Haq and Rehman's responses are not surprising. Haq is considered to be "the father of the Taliban," and his Darul Uloom Haqqania madrassa has trained hundreds of jihadists, including Mullah Omar. Rehman is a known apologist for the Taliban and other Pakistani terror groups.
A Feb. 3 report by The News of Pakistan on the behind-the-scenes wrangling over the proposed conference indicates how seriously the Taliban is taking the whole matter. According to the News, there has been "fresh communication between Mulla Mohammad Omar and some prominent religious parties of Pakistan followed by meetings, during the last week, between the representatives of Afghan Taliban and senior office-bearers of Pakistan's JI, JUI- F, JUI- S and Pakistan Ulema Council."
These recent meetings have led the Pakistani religious parties to insist that the Afghan Taliban be included in the Ulema conference, the News reports. The Pakistani parties are also suspicious that the proposed peace conference is intended to favor or endorse the Karzai government without the participation of the Afghan Taliban, in which case the event would be "just counterproductive." Continuing ambiguity about the actual agenda of the as-yet-unscheduled conference has added to the intrigue, with some calling it a 'peace conference' and others a conference for the express purpose of condemning suicide attacks.
Karzai's plea at the OIC conference yesterday suggests that the Afghan government may be relinquishing its goal of having an Ulema conference in Kabul this spring on the topic of suicide attacks and that Afghanistan is instead seeking support on the issue from other Muslim nations.
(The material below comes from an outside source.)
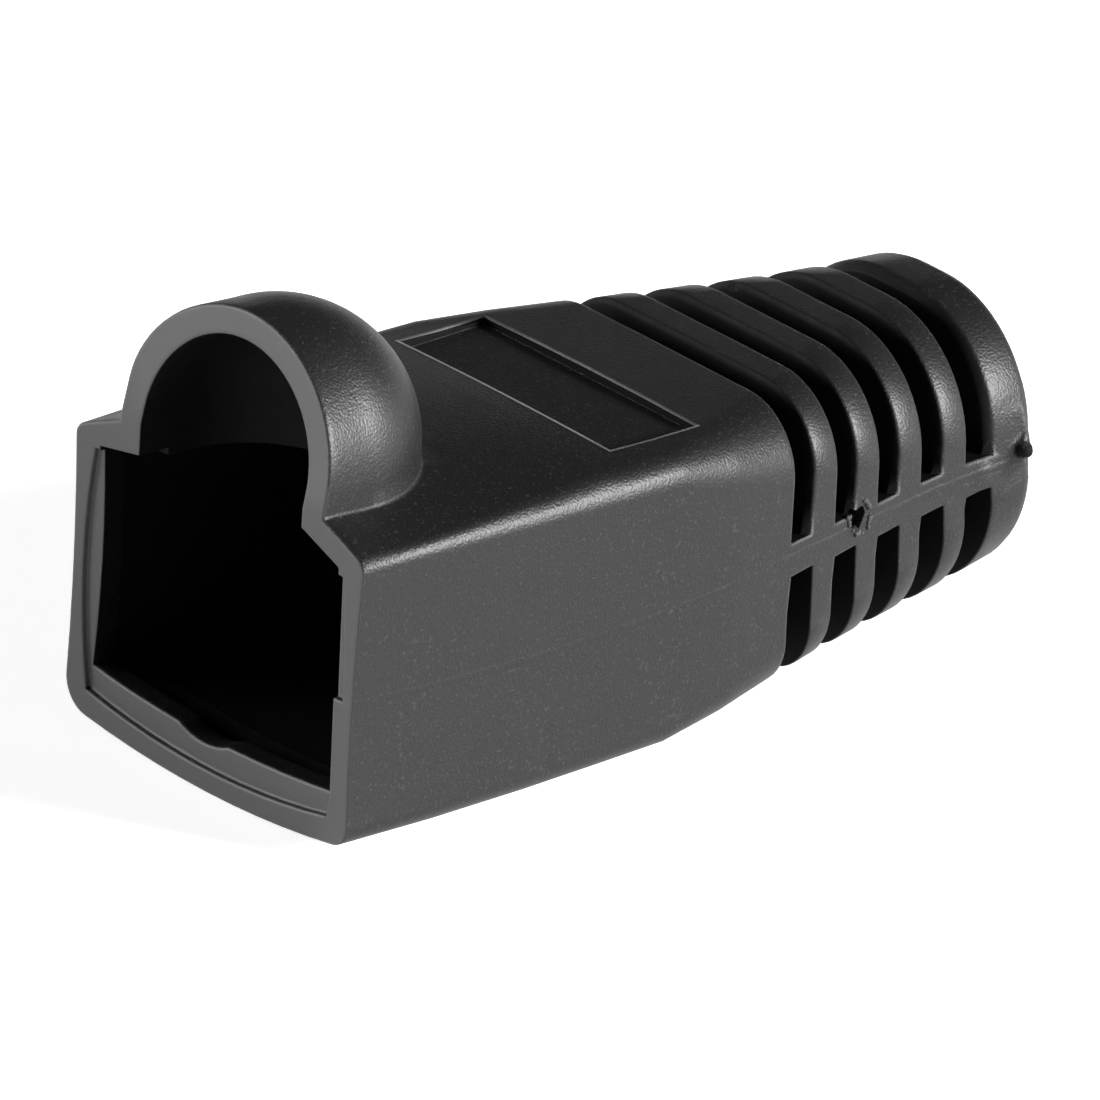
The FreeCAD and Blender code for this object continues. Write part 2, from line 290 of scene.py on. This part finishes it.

The Taliban has every reason to resist, by means both direct and indirect, any attempt to curtail the use of suicide attacks, which constitute one of the most powerful weapons in its arsenal. As data compiled by the South Asia Intelligence Review of the South Asia Terrorism Portal show, the number of suicide attacks in Afghanistan rose from one in 2001 (the bombing that killed Northern Alliance leader Ahmad Shah Massoud on Sept. 9, 2011, two days before 9/11) to 736 by Sept. 5, 2011 (when the SAIR report was made), with a total of 3,755 fatalities.